Since silent films had no synchronized sound for dialogue, onscreen intertitles were used to narrate story points, present key dialogue and sometimes even comment on the action for the cinema audience. The title writer became a key professional in silent film and was often separate from the scenario writer who created the story. Intertitles (or titles as they were generally called at the time) often became graphic elements themselves, featuring illustrations or abstract decorations that commented on the action of the film or enhanced its atmosphere.

Live music and sound

Showings of silent films almost always featured live music, starting with the pianist at the first public projection of movies by the Lumière Brothers on December 28, 1895 in Paris (Cook, 1990). From the beginning, music was recognized as essential, contributing to the atmosphere and giving the audience vital emotional cues (musicians sometimes played on film sets during shooting for similar reasons). Small town and neighborhood movie theaters usually had a pianist. From the mid-teens onward, large city theaters tended to have organists or entire orchestras. Massive theatrical organs such as the famous "mighty Wurlitzer" could simulate some orchestral sounds along with a number of sound effects.

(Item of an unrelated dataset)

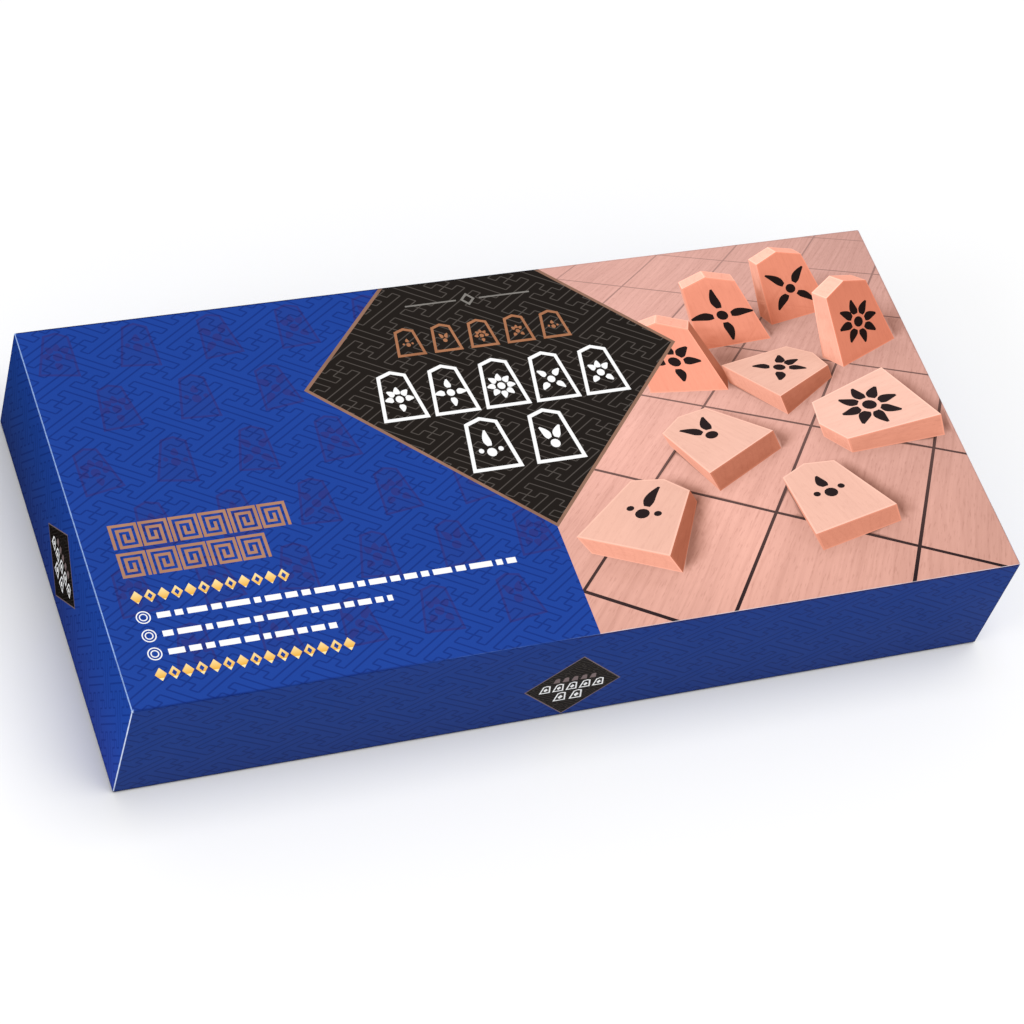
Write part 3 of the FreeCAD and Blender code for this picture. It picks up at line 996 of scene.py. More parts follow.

The scores for silents were often more or less improvised early in the medium's history. Once full features became commonplace, however, music compiled from Photoplay music by the pianist, organist, orchestra conductor or the movie studio itself, which would send out a cue sheet with the film. Starting with Joseph Carl Breil's score for D.W. Griffith's groundbreaking epic The Birth of a Nation (USA, 1915) it became relatively common for films to arrive at the exhibiting theater with original, specially composed scores (Eyman, 1997).

By the height of the silent era, movies were the single largest source of employment for instrumental musicians (at least in America) and the introduction of talkies, which happened simultaneously with the onset of the Great Depression, was devastating.

Film industries in some countries devised other ways of bringing sound to silents. The early cinema of Brazil featured fitas cantatas, filmed operettas with singers lip-synching behind the screen (Parkinson, 1995, p. 69). In Japan, films had not only live music, but the benshi, a live narrator who provided commentary and character voices. The benshi became a central element in Japanese film form, as well as providing translation for foreign (mostly American) movies (Standish, 2005). Their popularity was one reason why silents persisted well into the 1930s in Japan.

Acting techniques

The medium of silent film required a greater emphasis on body language and facial expression so the audience could better understand what an actor was feeling and portraying on screen. Combined with cultural differences arising from the passage of time, modern-day audiences may be disoriented watching some films from the silent era. Silent comedies tend to be more popular in the modern era than drama, partly because overacting is more natural in comedy. However, some silent films were quite subtly acted, depending on the director and the skill of the actors. Overacting in silent films was sometimes a habit actors transferred from their stage experience and directors who understood the intimacy of the new medium discouraged it.

Projection speed

Up until around 1925, most silent films were shot at slower speeds (or "frame rates") than sound films, typically at 16 to 23 frames per second depending on the year and studio, rather than 24 frames per second. Unless carefully shown at their original speeds they can appear unnaturally fast and jerky, which reinforces their alien appearance to modern viewers. At the same time, some scenes were intentionally undercranked during shooting in order to accelerate the action, particularly in the case of slapstick comedies. The intended frame rate of a silent film can be ambiguous and since they were usually hand cranked there can even be variation within one film. Film speed is often a vexed issue among scholars and film buffs in the presentation of silents today, especially when it comes to DVD releases of "restored" films; the 2002 restoration of Metropolis (Germany, 1927) may be the most fiercely debated example.

Most films seem to have been shown at 18 fps or higher - some even faster than what would become sound film speed (24 fps). Even if shot at 16 fps (often cited as "silent speed"), the projection of a nitrate base 35mm film at such a slow speed carried a considerable risk of fire. Oftentimes projectionists would receive instructions from the distributors as to how fast particular reels or scenes should be projected on the musical director's cue sheet. Theaters also sometimes varied their projection speeds depending on the time of day or popularity of a film in order to maximize profit.